A Name represents an XML name (Local) annotated with a name space identifier (Space). In tokens returned by Decoder.Token, the Space identifier is given as a canonical URL, not the short prefix used in the document being parsed.

type ProcInst

type ProcInst struct {
    Target string
    Inst   []byte
}

A ProcInst represents an XML processing instruction of the form <?target inst?>

func (ProcInst) Copy

func (p ProcInst) Copy() ProcInst

type StartElement

type StartElement struct {
    Name Name
    Attr []Attr
}

A StartElement represents an XML start element.

func (StartElement) Copy

func (e StartElement) Copy() StartElement

type SyntaxError

type SyntaxError struct {
    Msg  string
    Line int
}

A SyntaxError represents a syntax error in the XML input stream.

func (*SyntaxError) Error

func (e *SyntaxError) Error() string

type TagPathError

type TagPathError struct {
    Struct       reflect.Type
    Field1, Tag1 string
    Field2, Tag2 string
}

A TagPathError represents an error in the unmarshalling process caused by the use of field tags with conflicting paths.

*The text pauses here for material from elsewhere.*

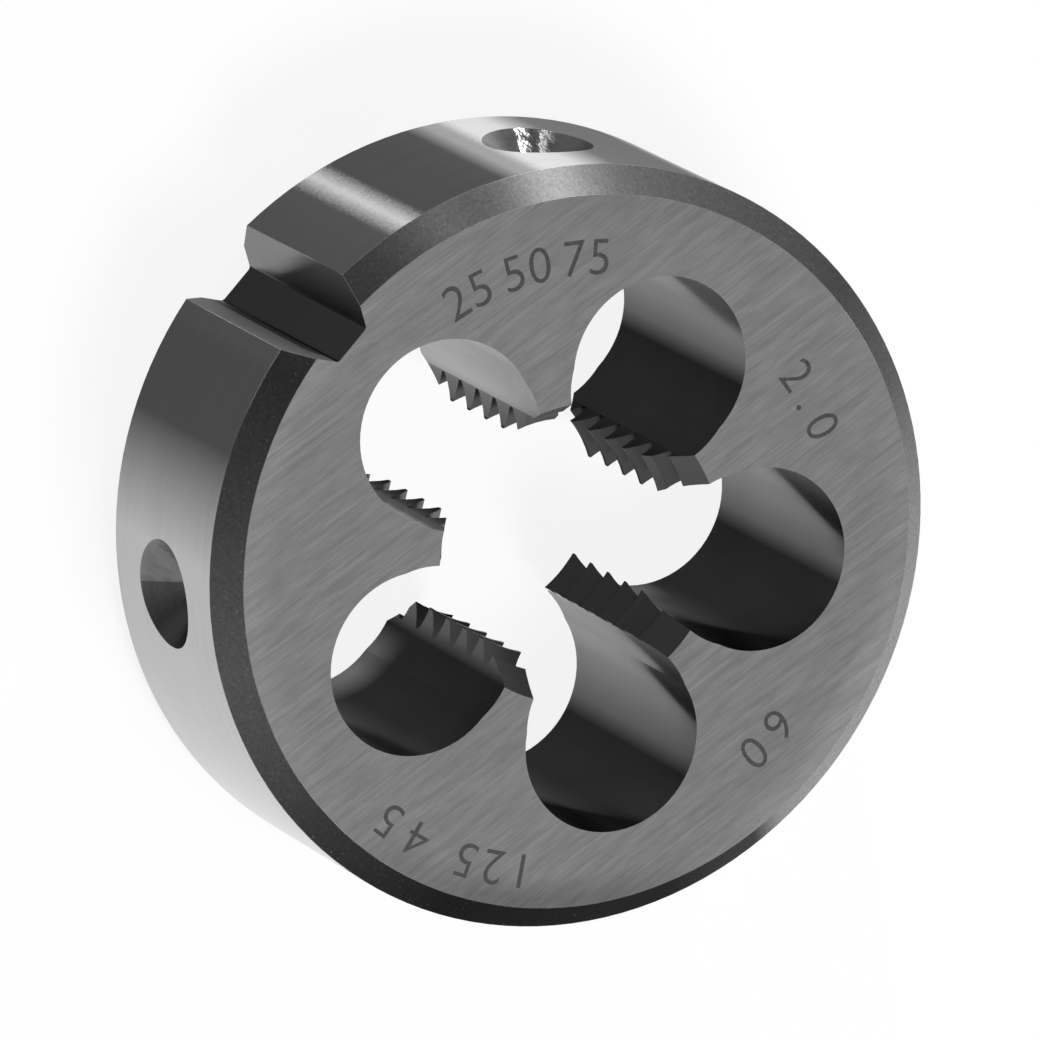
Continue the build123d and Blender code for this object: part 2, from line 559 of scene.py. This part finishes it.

func (*TagPathError) Error

func (e *TagPathError) Error() string

type Token

type Token interface{}

A Token is an interface holding one of the token types: StartElement, EndElement, CharData, Comment, ProcInst, or Directive.

func CopyToken

func CopyToken(t Token) Token

CopyToken returns a copy of a Token.

type UnmarshalError

type UnmarshalError string

An UnmarshalError represents an error in the unmarshalling process.

func (UnmarshalError) Error

func (e UnmarshalError) Error() string

type UnsupportedTypeError

type UnsupportedTypeError struct {
    Type reflect.Type
}

A MarshalXMLError is returned when Marshal encounters a type that cannot be converted into XML.

func (*UnsupportedTypeError) Error

func (e *UnsupportedTypeError) Error() string

Bugs

Mapping between XML elements and data structures is inherently flawed: an XML element is an order-dependent collection of anonymous values, while a data structure is an order-independent collection of named values. See package json for a textual representation more suitable to data structures.